His wife Susan has a clearer understanding of equalization options for Matthew, her non-farming son. Our exercise with her during this phase included a look at options for generating money for him in the future, as he is not interested in cash at this time. Our team provided options to save for it, sell something, borrow for it or insure it.
Maggie has the willingness to grow into her ideal role. She recognizes her brother has considerable knowledge and experience that needs to be valued. She has modest expectations that I feel are reasonable to building a pathway from employee to owner.
The impending arrival of his first son has had Mark more interested in finances than he ever has been, at least according to his parents. He’s expressed gratitude for helping to quantify his sweat equity value and for finding a financially feasible way to bring Maggie into the operation without affecting his current draw. Mark is excited to see what the transfer of ownership and shares look like for his family and is feeling confident they made the right decision to invest in his family’s operation and not explore Grace and her family’s offer.

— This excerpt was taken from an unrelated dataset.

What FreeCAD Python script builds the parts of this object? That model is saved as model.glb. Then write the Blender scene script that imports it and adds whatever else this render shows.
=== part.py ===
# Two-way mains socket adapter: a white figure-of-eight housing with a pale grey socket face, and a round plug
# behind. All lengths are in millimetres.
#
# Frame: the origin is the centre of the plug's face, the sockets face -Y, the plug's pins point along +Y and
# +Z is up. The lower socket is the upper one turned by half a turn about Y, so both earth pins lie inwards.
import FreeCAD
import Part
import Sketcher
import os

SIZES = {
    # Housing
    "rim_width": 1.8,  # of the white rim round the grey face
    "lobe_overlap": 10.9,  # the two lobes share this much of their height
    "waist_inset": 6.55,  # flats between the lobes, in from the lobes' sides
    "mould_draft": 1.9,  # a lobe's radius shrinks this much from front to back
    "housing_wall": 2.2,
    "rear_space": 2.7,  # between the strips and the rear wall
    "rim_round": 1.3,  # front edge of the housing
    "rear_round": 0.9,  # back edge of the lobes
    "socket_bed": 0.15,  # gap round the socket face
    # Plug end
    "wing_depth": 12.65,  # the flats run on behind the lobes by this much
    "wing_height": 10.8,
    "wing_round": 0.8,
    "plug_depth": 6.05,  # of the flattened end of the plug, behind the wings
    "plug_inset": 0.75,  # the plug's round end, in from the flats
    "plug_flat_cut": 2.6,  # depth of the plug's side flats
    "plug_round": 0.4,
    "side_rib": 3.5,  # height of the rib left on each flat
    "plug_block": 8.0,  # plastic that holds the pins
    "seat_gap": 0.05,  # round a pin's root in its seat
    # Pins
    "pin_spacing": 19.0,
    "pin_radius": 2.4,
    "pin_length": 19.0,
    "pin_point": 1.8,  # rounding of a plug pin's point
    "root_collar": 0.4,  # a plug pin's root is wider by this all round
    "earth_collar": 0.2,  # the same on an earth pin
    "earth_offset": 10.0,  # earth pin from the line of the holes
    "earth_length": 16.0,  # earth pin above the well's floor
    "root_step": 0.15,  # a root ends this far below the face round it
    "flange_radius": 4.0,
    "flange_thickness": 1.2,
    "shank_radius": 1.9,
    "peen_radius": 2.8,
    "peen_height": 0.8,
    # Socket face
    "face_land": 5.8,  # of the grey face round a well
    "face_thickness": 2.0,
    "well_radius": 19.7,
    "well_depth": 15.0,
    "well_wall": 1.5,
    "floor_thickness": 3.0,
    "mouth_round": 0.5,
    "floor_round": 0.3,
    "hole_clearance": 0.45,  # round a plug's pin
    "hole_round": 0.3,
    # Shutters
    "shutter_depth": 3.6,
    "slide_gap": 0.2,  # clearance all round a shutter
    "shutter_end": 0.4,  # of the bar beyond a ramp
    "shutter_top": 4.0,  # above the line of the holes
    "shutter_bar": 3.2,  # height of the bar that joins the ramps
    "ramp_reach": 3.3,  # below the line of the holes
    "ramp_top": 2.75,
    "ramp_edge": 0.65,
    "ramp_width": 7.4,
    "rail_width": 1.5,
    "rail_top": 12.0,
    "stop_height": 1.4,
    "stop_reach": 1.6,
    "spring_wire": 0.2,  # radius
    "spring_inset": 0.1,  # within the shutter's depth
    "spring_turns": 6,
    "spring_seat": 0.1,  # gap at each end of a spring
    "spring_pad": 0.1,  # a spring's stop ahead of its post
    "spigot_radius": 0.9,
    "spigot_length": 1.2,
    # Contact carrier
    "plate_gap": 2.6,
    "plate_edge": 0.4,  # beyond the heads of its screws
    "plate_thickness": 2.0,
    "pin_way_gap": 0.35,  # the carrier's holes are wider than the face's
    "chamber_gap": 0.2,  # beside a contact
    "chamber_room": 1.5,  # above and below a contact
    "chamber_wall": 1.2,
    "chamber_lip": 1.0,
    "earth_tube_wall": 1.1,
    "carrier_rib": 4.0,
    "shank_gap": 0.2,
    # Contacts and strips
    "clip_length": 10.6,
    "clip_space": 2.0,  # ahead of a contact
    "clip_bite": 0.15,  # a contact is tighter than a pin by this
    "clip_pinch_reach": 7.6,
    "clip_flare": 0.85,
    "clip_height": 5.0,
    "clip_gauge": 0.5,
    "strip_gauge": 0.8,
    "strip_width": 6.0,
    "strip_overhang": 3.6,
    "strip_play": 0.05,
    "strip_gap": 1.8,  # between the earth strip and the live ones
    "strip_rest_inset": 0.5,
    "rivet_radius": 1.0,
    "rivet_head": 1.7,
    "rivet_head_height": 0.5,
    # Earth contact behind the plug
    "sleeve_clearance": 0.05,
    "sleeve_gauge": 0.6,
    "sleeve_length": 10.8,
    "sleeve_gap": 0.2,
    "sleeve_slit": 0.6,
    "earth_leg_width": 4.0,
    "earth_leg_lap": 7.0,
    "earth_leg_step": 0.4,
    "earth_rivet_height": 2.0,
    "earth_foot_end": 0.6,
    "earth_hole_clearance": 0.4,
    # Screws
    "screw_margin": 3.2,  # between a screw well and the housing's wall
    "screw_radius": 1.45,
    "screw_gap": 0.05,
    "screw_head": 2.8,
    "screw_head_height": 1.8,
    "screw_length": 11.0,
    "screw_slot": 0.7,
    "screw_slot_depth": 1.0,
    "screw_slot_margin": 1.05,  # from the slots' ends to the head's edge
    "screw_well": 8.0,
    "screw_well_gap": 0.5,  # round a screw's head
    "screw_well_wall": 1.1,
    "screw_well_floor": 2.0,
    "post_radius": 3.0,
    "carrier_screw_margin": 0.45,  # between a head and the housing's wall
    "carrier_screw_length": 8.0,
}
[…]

Its fair to say Grace is still anxious at this stage, first baby on the way and a shift in how her future on this farm looks with Maggie reappearing. She was looking for a change in her day-to-day finances, which won’t be happening quite yet. There is no raise for Mark coming anytime soon. But she is expressing confidence in the ownership pathway being proposed.

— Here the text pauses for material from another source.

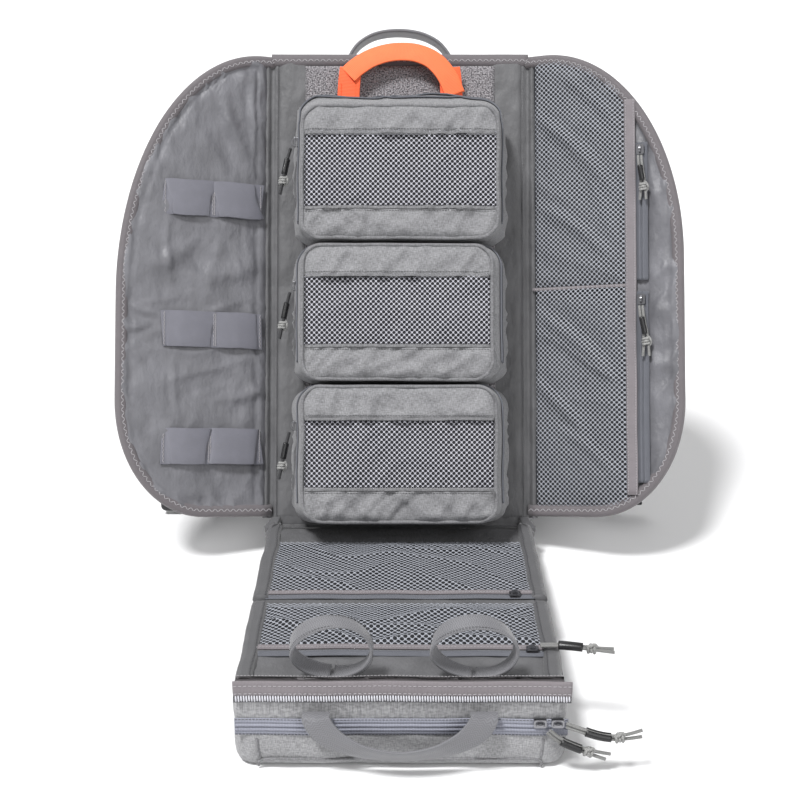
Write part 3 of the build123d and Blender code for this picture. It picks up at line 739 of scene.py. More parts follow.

The Hunter family has made it through the financial phase with greater clarity and education about their farm and their families’ future. Each has a financial plan while Mary has a clear financial income plan. The Hunters agreed to consider options for utilizing the farm’s cash flow to create some off-farm investments that would benefit the non-farming family. There appears to be a sense of calmness about the financial direction the succession plan is taking, and all members are encouraged about how this will translate into the transitions and agreements phase.